## THE PROBLEM
Write out the whole listing word for word.

## DATA LINES

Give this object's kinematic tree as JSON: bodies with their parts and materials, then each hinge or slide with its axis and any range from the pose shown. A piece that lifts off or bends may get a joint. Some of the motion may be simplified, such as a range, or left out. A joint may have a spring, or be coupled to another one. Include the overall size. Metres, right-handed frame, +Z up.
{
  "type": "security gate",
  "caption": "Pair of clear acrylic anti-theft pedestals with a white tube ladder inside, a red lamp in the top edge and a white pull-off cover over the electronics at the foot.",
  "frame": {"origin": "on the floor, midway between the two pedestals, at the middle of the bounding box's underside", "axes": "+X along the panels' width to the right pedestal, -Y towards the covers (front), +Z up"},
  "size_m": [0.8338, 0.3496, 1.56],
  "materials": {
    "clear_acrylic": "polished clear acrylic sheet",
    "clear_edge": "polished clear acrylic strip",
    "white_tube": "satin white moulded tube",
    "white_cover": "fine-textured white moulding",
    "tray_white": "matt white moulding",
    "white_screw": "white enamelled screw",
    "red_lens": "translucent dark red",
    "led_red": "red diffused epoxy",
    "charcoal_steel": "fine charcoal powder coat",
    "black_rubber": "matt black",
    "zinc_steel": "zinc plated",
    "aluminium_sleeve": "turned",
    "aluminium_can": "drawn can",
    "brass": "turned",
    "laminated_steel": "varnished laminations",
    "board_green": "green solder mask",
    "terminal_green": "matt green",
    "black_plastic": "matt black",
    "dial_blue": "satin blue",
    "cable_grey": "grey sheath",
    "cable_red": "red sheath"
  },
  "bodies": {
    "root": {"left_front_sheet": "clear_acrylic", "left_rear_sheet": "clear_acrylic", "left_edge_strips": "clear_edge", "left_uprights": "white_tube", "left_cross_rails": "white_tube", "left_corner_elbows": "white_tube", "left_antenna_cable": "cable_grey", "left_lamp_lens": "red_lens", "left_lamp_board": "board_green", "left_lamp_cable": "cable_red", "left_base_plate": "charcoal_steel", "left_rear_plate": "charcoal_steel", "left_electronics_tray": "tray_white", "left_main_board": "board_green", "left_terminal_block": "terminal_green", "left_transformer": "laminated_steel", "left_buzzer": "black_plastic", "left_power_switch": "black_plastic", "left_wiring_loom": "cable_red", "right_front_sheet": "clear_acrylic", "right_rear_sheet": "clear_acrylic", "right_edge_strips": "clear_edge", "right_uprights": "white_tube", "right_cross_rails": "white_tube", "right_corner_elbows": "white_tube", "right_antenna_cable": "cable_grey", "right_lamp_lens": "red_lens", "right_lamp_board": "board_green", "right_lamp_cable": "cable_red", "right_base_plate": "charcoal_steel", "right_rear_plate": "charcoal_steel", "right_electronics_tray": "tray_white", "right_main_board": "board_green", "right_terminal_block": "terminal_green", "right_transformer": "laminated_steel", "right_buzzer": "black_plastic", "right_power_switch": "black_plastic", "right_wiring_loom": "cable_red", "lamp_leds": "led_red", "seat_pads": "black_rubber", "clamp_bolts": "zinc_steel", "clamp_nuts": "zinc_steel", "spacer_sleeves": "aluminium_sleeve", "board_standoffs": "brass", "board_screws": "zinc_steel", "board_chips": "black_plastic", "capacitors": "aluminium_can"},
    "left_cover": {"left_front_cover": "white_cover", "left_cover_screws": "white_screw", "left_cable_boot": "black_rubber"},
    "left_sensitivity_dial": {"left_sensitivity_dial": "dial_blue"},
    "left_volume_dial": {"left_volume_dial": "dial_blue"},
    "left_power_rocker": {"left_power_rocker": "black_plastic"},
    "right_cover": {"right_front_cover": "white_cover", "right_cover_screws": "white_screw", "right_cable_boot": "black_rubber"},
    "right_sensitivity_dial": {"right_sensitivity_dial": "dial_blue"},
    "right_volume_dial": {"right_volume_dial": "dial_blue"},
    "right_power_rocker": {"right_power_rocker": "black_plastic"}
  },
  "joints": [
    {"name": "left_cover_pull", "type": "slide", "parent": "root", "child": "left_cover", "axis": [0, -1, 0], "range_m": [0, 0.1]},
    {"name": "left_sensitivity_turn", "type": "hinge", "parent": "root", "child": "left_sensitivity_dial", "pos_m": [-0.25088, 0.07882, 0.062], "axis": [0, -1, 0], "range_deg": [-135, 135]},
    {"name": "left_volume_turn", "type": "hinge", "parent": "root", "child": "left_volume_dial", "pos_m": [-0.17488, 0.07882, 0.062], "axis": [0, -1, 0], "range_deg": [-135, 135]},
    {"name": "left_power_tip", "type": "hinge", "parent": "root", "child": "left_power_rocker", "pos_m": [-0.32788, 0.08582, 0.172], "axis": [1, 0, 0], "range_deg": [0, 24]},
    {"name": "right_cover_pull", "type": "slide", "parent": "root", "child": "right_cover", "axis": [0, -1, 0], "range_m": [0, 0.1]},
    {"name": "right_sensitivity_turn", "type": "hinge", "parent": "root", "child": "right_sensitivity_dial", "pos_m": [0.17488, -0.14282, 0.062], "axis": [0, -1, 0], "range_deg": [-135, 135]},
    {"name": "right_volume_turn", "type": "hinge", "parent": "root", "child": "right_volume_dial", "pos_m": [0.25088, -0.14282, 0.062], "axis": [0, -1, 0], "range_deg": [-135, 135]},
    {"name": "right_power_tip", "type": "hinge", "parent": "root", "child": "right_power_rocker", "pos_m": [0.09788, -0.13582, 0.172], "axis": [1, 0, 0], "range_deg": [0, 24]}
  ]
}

## SOLUTION BELOW
Give this object's kinematic tree as JSON: bodies with their parts and materials, then each hinge or slide with its axis and any range from the pose shown. A piece that lifts off or bends may get a joint. Some of the motion may be simplified, such as a range, or left out. A joint may have a spring, or be coupled to another one. Include the overall size. Metres, right-handed frame, +Z up.
{
  "type": "security gate",
  "caption": "Pair of clear acrylic anti-theft pedestals with a white tube ladder inside, a red lamp in the top edge and a white pull-off cover over the electronics at the foot.",
  "frame": {"origin": "on the floor, midway between the two pedestals, at the middle of the bounding box's underside", "axes": "+X along the panels' width to the right pedestal, -Y towards the covers (front), +Z up"},
  "size_m": [0.8338, 0.3496, 1.56],
  "materials": {
    "clear_acrylic": "polished clear acrylic sheet",
    "clear_edge": "polished clear acrylic strip",
    "white_tube": "satin white moulded tube",
    "white_cover": "fine-textured white moulding",
    "tray_white": "matt white moulding",
    "white_screw": "white enamelled screw",
    "red_lens": "translucent dark red",
    "led_red": "red diffused epoxy",
    "charcoal_steel": "fine charcoal powder coat",
    "black_rubber": "matt black",
    "zinc_steel": "zinc plated",
    "aluminium_sleeve": "turned",
    "aluminium_can": "drawn can",
    "brass": "turned",
    "laminated_steel": "varnished laminations",
    "board_green": "green solder mask",
    "terminal_green": "matt green",
    "black_plastic": "matt black",
    "dial_blue": "satin blue",
    "cable_grey": "grey sheath",
    "cable_red": "red sheath"
  },
  "bodies": {
    "root": {"left_front_sheet": "clear_acrylic", "left_rear_sheet": "clear_acrylic", "left_edge_strips": "clear_edge", "left_uprights": "white_tube", "left_cross_rails": "white_tube", "left_corner_elbows": "white_tube", "left_antenna_cable": "cable_grey", "left_lamp_lens": "red_lens", "left_lamp_board": "board_green", "left_lamp_cable": "cable_red", "left_base_plate": "charcoal_steel", "left_rear_plate": "charcoal_steel", "left_electronics_tray": "tray_white", "left_main_board": "board_green", "left_terminal_block": "terminal_green", "left_transformer": "laminated_steel", "left_buzzer": "black_plastic", "left_power_switch": "black_plastic", "left_wiring_loom": "cable_red", "right_front_sheet": "clear_acrylic", "right_rear_sheet": "clear_acrylic", "right_edge_strips": "clear_edge", "right_uprights": "white_tube", "right_cross_rails": "white_tube", "right_corner_elbows": "white_tube", "right_antenna_cable": "cable_grey", "right_lamp_lens": "red_lens", "right_lamp_board": "board_green", "right_lamp_cable": "cable_red", "right_base_plate": "charcoal_steel", "right_rear_plate": "charcoal_steel", "right_electronics_tray": "tray_white", "right_main_board": "board_green", "right_terminal_block": "terminal_green", "right_transformer": "laminated_steel", "right_buzzer": "black_plastic", "right_power_switch": "black_plastic", "right_wiring_loom": "cable_red", "lamp_leds": "led_red", "seat_pads": "black_rubber", "clamp_bolts": "zinc_steel", "clamp_nuts": "zinc_steel", "spacer_sleeves": "aluminium_sleeve", "board_standoffs": "brass", "board_screws": "zinc_steel", "board_chips": "black_plastic", "capacitors": "aluminium_can"},
    "left_cover": {"left_front_cover": "white_cover", "left_cover_screws": "white_screw", "left_cable_boot": "black_rubber"},
    "left_sensitivity_dial": {"left_sensitivity_dial": "dial_blue"},
    "left_volume_dial": {"left_volume_dial": "dial_blue"},
    "left_power_rocker": {"left_power_rocker": "black_plastic"},
    "right_cover": {"right_front_cover": "white_cover", "right_cover_screws": "white_screw", "right_cable_boot": "black_rubber"},
    "right_sensitivity_dial": {"right_sensitivity_dial": "dial_blue"},
    "right_volume_dial": {"right_volume_dial": "dial_blue"},
    "right_power_rocker": {"right_power_rocker": "black_plastic"}
  },
  "joints": [
    {"name": "left_cover_pull", "type": "slide", "parent": "root", "child": "left_cover", "axis": [0, -1, 0], "range_m": [0, 0.1]},
    {"name": "left_sensitivity_turn", "type": "hinge", "parent": "root", "child": "left_sensitivity_dial", "pos_m": [-0.25088, 0.07882, 0.062], "axis": [0, -1, 0], "range_deg": [-135, 135]},
    {"name": "left_volume_turn", "type": "hinge", "parent": "root", "child": "left_volume_dial", "pos_m": [-0.17488, 0.07882, 0.062], "axis": [0, -1, 0], "range_deg": [-135, 135]},
    {"name": "left_power_tip", "type": "hinge", "parent": "root", "child": "left_power_rocker", "pos_m": [-0.32788, 0.08582, 0.172], "axis": [1, 0, 0], "range_deg": [0, 24]},
    {"name": "right_cover_pull", "type": "slide", "parent": "root", "child": "right_cover", "axis": [0, -1, 0], "range_m": [0, 0.1]},
    {"name": "right_sensitivity_turn", "type": "hinge", "parent": "root", "child": "right_sensitivity_dial", "pos_m": [0.17488, -0.14282, 0.062], "axis": [0, -1, 0], "range_deg": [-135, 135]},
    {"name": "right_volume_turn", "type": "hinge", "parent": "root", "child": "right_volume_dial", "pos_m": [0.25088, -0.14282, 0.062], "axis": [0, -1, 0], "range_deg": [-135, 135]},
    {"name": "right_power_tip", "type": "hinge", "parent": "root", "child": "right_power_rocker", "pos_m": [0.09788, -0.13582, 0.172], "axis": [1, 0, 0], "range_deg": [0, 24]}
  ]
}